Date of Award


Degree Name

MS in Kinesiology




Todd Hagobian


On the basis of a strong body of data, the Institute of Medicine currently recommends at least 60 minutes of exercise per day to prevent body weight gain overtime. Previous studies have shown that there is no compensatory increase in food intake with this dose of exercise. Ultimately, the brain decides whether to alter food intake. Surprisingly, no published studies have assessed the impact of exercise on brain activation. Using functional magnetic resonance imaging (fMRI) and an appetite questionnaire, we investigated the effects of a single bout of aerobic exercise on brain responses to visual food cues and subjective appetite responses.
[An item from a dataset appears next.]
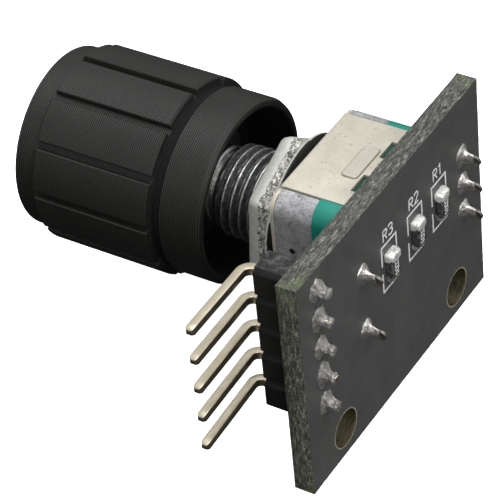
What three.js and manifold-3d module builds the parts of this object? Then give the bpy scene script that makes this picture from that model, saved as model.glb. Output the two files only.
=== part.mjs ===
// Rotary encoder module: a panel encoder with a push switch, on a small board with a right-angle header.
// Units are millimetres.
// Frame: +Y runs along the shaft from the board to the knob, +X along the board's long side,
// +Z up the board's short side. The origin is where the shaft axis meets the board's back face.
import * as THREE from "three";
import { mergeVertices } from "three/addons/utils/BufferGeometryUtils.js";
import Module from "manifold-3d";

const wasm = await Module();
wasm.setup();

// ---- driving dimensions -------------------------------------------------------------------------

const BOARD = {
  left: -15.4,
  right: 10.2,
  bottom: -11.15,
  top: 7.6,
  thickness: 1.6,
  edgeBulge: 0.25, // how far the broken edge stands out at mid thickness
  edgeBevel: 0.45,
  holeRadius: 1.47,
};
const MOUNT_HOLES = [
  [-10.7, -8.8],
  [5.95, -8.8],
];
const PIN_HOLE_RADIUS = 0.55;

const PITCH = 2.54;
const HEADER = {
  x: -13.0,
  z: 0.85, // middle pin
  pins: 5,
  width: 2.54,
  height: 2.5,
  cornerCut: 0.35,
  pinSide: 0.64,
  pinBack: -1.15,
  bendY: 5.45, // centre of the horizontal leg
  bendOuterRadius: 1.0,
  tipX: -20.3,
  tipCut: 0.16,
};

const BODY = {
  halfX: 6.15,
  halfZ: 5.9,
  cornerRadius: 1.5,
  seamY: 4.45, // base meets the die-cast housing
  frontY: 7.5,
  plateHalfX: 4.55,
  plateInnerZ: 5.7,
  plateOuterZ: 6.0,
};
const BASE = { cavityRadius: 5.2, floorY: 2.5, domePocketRadius: 2.9, domePocketY: 2.0 };
const HOUSING = {
  cavityRadius: 5.2,
  ceilingY: 6.2,
  throatRadius: 3.9,
  throatY: 7.0,
  boreRadius: 2.7,
  bossRadius: 4.2,
  bossY: 8.35,
  threadRadius: 3.5,
  threadPitch: 0.75,
  threadDepth: 0.4,
  threadStartY: 8.95,
  endY: 14.6,
};
const BRACKET = {
  webFrontY: 7.8,
  webHalfX: 6.1,
  holeRadius: 4.35,
  notchX: 2.03,
  notchWidth: 1.95,
  notchTopY: 3.0,
  embossHalfX: 1.72,
  embossY: [3.3, 4.4],
  embossHeight: 0.1,
};
const WASHER = { radius: 5.8, bore: 3.6, y: [8.35, 8.85] };
const NUT = {
  acrossFlats: 10.0,
  frontAcrossFlats: 9.5,
  bore: 3.6,
  flatsY: [8.85, 10.05],
  frontY: 10.7,
  cornerAngle: 22.5, // degrees from +X to the first corner
};

const SHAFT = {
  radius: 3.0,
  frontY: 27.8,
  flatFromY: 18.1,
  flatDepth: 1.5,
  shoulderY: 15.25,
  journalRadius: 2.6,
  grooveRadius: 2.1,
  grooveY: [6.36, 6.94],
  stemRadius: 2.4,
  stemFlat: 1.7,
  stemY: 3.3,
};
const RING = { outer: 3.3, inner: 2.16, y: [6.4, 6.9], gapHalfAngle: 38 };

const ROTOR = {
  radius: 4.8,
  discY: [3.9, 5.3],
  hubRadius: 3.4,
  hubTopY: 5.8,
  hubBottomY: 3.5,
  stemClearance: 0.12,
  toothInner: 3.85,
  toothHeight: 0.25,
  detents: 20,
};
const CODE_RING = { inner: 3.55, outer: 4.7, y: [3.7, 3.9], windows: 20 };
const DETENT_SPRING = { inner: 4.1, outer: 5.1, y: [6.05, 6.2], tipY: 5.36 };

const TERMINAL = { thickness: 0.3, width: 0.8, pitch: 2.5, x: 7.5, tipY: -1.6 };
const SWITCH_TERMINAL = { x: -7.0, z: 2.5, thickness: 0.2, width: 0.7, tipY: -1.6 };
const DOME = { radius: 2.2, thickness: 0.12, y: 2.2, height: 0.5 };
const PLUNGER = { y: [2.84, 3.3], radius: 1.6 };

const KNOB = {
  rearY: 13.4,
  rearChamferY: 13.75,
  rearChamferRadius: 6.92,
  skirtRadius: 7.08,
  neckY: [17.05, 17.65],
  neckRadius: 6.85,
  panelRadius: 7.53,
  panelFrontY: 27.45,
  rimY: 27.65,
  rimRadius: 6.93,
  frontY: 29.5,
  frontChamfer: 0.25,
  cavityRadius: 6.45,
  cavityDepth: 4.4,
  grooves: 12,
  grooveWidth: 0.62,
  grooveFloor: 7.0,
  groovePhase: 26.2, // degrees from +X to the first groove
};
const INSERT = { radius: 4.6, frontY: 28.0, clearance: 0.05 };

const RESISTOR = {
  x: [3.98, 0.42, -3.33],
  z: 0.75,
  length: 1.9,
  width: 1.25,
  height: 0.5,
  standoff: 0.05,
  fillet: 0.42,
};

const SEGMENTS = 48;

// ---- helpers ------------------------------------------------------------------------------------

// Turns a three.js geometry into a solid that can be joined and cut.
function solid(geometry) {
  const g = geometry.index ? geometry.toNonIndexed() : geometry.clone();
  g.deleteAttribute("normal");
  g.deleteAttribute("uv");
  const merged = mergeVertices(g, 1e-4);
  return new wasm.Manifold(
    new wasm.Mesh({
      numProp: 3,
      vertProperties: new Float32Array(merged.attributes.position.array),
      triVerts: new Uint32Array(merged.index.array),
    }),
  );
}

// Box from its low and high limits along each axis.
function box(x, y, z) {
  const g = new THREE.BoxGeometry(x[1] - x[0], y[1] - y[0], z[1] - z[0]);
  g.translate((x[0] + x[1]) / 2, (y[0] + y[1]) / 2, (z[0] + z[1]) / 2);
  return solid(g);
}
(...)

After an overnight fast, 30 (17M, 13W), healthy, habitually active subjects (22.0±3.8 years, 23.6±2.4 kg/m2, 44.3±8.3 mL∙kg-1∙min-1) either rested or exercised for 60 minutes, in a counterbalanced crossover design. Immediately after each condition, blood oxygen dependent levels were determined in response to visual food cues of different energy value during an fMRI scan. Exercise showed significantly greater activation (P < .005, uncorrected) in regions implicated in food inhibition (superior frontal gyrus, medial surface), and visual attention (precuneus, superior temporal gyrus, middle temporal gyrus and fusiform gyrus) regions. However, exercise did show a greater activation in a food reward region (medial orbitofrontal cortex). The rest condition only showed greater activation in a visual center (fusiform gyrus) and the midbrain. In addition, relative to no-exercise, subjective appetite responses were suppressed following the exercise bout. Taken altogether, these data suggest exercise may impact the brain in a direction expected to suppress food intake and increase food attention, which is in line with previous behavioral, biological and fMRI data. These findings may explain, at least partially, why aerobic exercise does not lead to a compensatory increase in food intake.